Plus que l'aventure d'une bande de soldats qui doivent passer en cour martiale, c'est le destin de l'Humanité qui est en jeu. Les références à la Bible, parfois un peu lourdes, veulent imposer le sentiment que l'un de ces personnages va s'imposer comme le sauveur de son peuple, tel un nouveau prophète. Si cela ne constitue pas le cœur de l'histoire, on remarque progressivement que tout semble prendre forme pour donner naissance à un mythe qui sera vénéré par les générations futures.

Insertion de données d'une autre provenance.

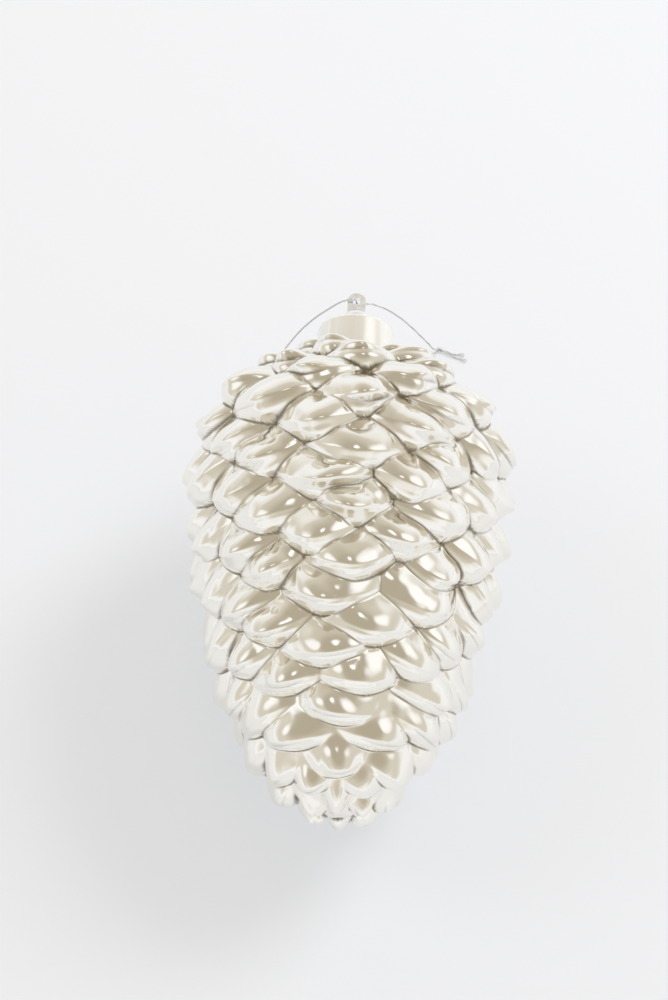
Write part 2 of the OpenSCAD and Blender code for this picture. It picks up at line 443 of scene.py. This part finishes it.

Cela tombe bien, les deux suites, elles aussi en six tomes, vont s'appuyer sur les actes réalisés lors de la première guerre dite Universelle. En attendant une adaptation au cinéma évoquée dès 2013 et après une publication américaine par Marvel en 2008, Universal War Two propose un univers meurtri par la première Guerre et qui a du mal à dicerner les faits de la légende. C'est le propre de toutes les histoires de prophète.
Malgré une publication forcément trop longue pour un lecteur de manga ou comics, Universal War One s'impose comme le parfait exemple de ce que peut apporter la BD Franco-Belge à la Pop Culture. Une première série classique et efficace qui pose les bases d'un univers envoûtant.